2) This year may be destiny -- or not
TBN columnist Jerry Sullivan was on WGR 550 today, spouting out how Regier must think differently because Buffalo has never won a championship in football or hockey. Thus, since the Sabres are so close, it has to be all about this year. I understand that Drury and Daniel Briere might be out of town after this season due to the economics of the game, but I disagree with anyone who thinks this year they win or that's it. Regier has built a system of young guys not only in the NHL, but also at the minor league level, understanding that in the new NHL there will be turnover. With the cap situation as such, Regier must be careful with the rent-a-player scenarios.

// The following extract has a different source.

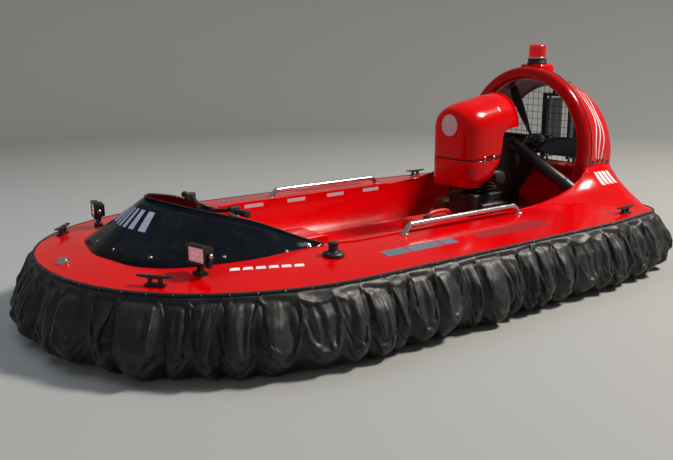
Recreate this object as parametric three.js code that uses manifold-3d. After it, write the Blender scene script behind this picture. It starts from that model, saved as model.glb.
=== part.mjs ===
// A light single-engine rescue hovercraft, parked on its landing skids.
// Millimetres, +X bow, +Y port, +Z up, origin on the ground under the middle of the craft.

import * as THREE from 'three';
import { mergeVertices } from 'three/addons/utils/BufferGeometryUtils.js';
import Module from 'manifold-3d';

const wasm = await Module();
wasm.setup();

// Driving dimensions
const RIM_LENGTH = 3880;
const RIM_WIDTH = 2134;
const GAP = 0.3;

// The duct lip's front plane is the craft's station zero, and stations grow towards the bow.
const STATION_ZERO = -1480;
const at = (station) => STATION_ZERO + station;

// Heights
const FLOOR_TOP = 150;
const HULL_BOTTOM = 45;
const DECK_UNDERSIDE = 372.5;
const RIM_TOP = 384;
const CHINE_HEIGHT = 402;
const DECK_TOP = 430;

// Deck plan: how far each line lies in from the rim
const CHINE_INSET = 137;
const FLAT_INSET = 420;

// Fan duct
const DUCT = { height: 720, inner: 465, lipOuter: 554, rear: -360, lipBack: -66, facets: 48 };

// The duct's shell narrows and drops towards the rear
// Columns: station, then radius and axis height of the outer and of the inner skin
const DUCT_RINGS = [
  { station: DUCT.lipBack, outer: 545, outerAxis: DUCT.height, inner: DUCT.inner, innerAxis: DUCT.height },
  { station: -200, outer: 527, outerAxis: 693, inner: DUCT.inner, innerAxis: DUCT.height },
  { station: DUCT.rear, outer: 505, outerAxis: 660, inner: 483, innerAxis: 662 },
];

const COLOURS = {
  gelcoat: 0xc80a0a,
  tubRed: 0xd40808,
  black: 0x101112,
  blackPlastic: 0x17181a,
  fabric: 0x1c1e20,
  rubber: 0x0c0c0d,
  tint: 0x0d131b,
  alloy: 0xbfc2c6,
  chrome: 0xd8dadd,
  badge: 0xb9b4ba,
  tank: 0xb01010,
  engine: 0x202224,
  beaconRed: 0xd81208,
};

// Geometry helpers

// A closed triangle mesh becomes a solid that can be cut and joined.
function solid(geometry) {
  const plain = geometry.clone();
  plain.deleteAttribute('normal');
  plain.deleteAttribute('uv');
  const merged = mergeVertices(plain, 1e-3);
  const index = merged.index.array;
  const kept = [];
  for (let i = 0; i < index.length; i += 3) {
    const [a, b, c] = [index[i], index[i + 1], index[i + 2]];
    if (a !== b && b !== c && c !== a) kept.push(a, b, c);
  }
  const vertProperties = new Float32Array(merged.attributes.position.array);
  const triVerts = new Uint32Array(kept);
  return new wasm.Manifold(new wasm.Mesh({ numProp: 3, vertProperties, triVerts }));
}

function geometryOf(body) {
  const mesh = body.getMesh();
  const geometry = new THREE.BufferGeometry();
  geometry.setAttribute('position', new THREE.BufferAttribute(new Float32Array(mesh.vertProperties), 3));
  geometry.setIndex(new THREE.BufferAttribute(new Uint32Array(mesh.triVerts), 1));
  geometry.computeVertexNormals();
  return geometry;
}

const union = (...bodies) => bodies.reduce((sum, body) => sum.add(body));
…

He's worked hard to get this group under contract and locked up for the next few years; it may not be worth it to sacrifice one or two young forwards for a veteran for just this playoffs.
3) What the holes were last year at this time
Why did Buffalo eventually lose out last year? The easy answer is that injuries, mostly on defense, cost them a shot at Lord Stanley. But the reality is that rash of injuries, along with this current one, isn't just bad luck (as much as fans try to convince themselves that's the case). This team still lacks toughness and size. While Drury is no doubt gritty in the trenches, and there maybe be few forwards peskier than Derek Roy, no one in the lineup strikes fear in an opposing team. And there is the perception that a team can push Buffalo around and get players off their game. Philadelphia tried last year, and ultimately failed. But injuries continued to pile up. I don't think a fourth-line banger would hurt the cause. And you have to remember that this year's squad is without Mike Grier and Jay McKee, two from last year's crew that took care of a lot of the hitting required to "send a message."
4) The case for Marty Biron
I firmly agreed with Mike Robitaille and Co. that keeping goaltender Biron around this season was the right choice. Goaltending is by far the most important position; why not have depth where it counts most? And Biron's personality seems to perfectly complement Ryan Miller's intense, complex style. But with most of the season behind us, and Buffalo sitting comfortably at the top of the division, Biron's $2 million+ salary weighs heavy. With the recent injuries and the real possibility that Tim Connolly may not return this season, Biron is the obvious choice to help clear cap space. Besides, does any Sabre fan truly believe that Buffalo can win if Miller went down with an injury? Few, I suppose. Regier's difficulty here is the problem that he's faced since last season -- the market just doesn't seem ripe.
I firmly believe the Sabres can win as presently constituted. But no Connolly (or a half-strength Connolly)? A late return from Max? A no-show from Thomas Vanek again? The playoffs aren't fun and games like the regular season has been this season for the Sabres. The pressure's on Regier to make sure that the playoffs this year maybe could be.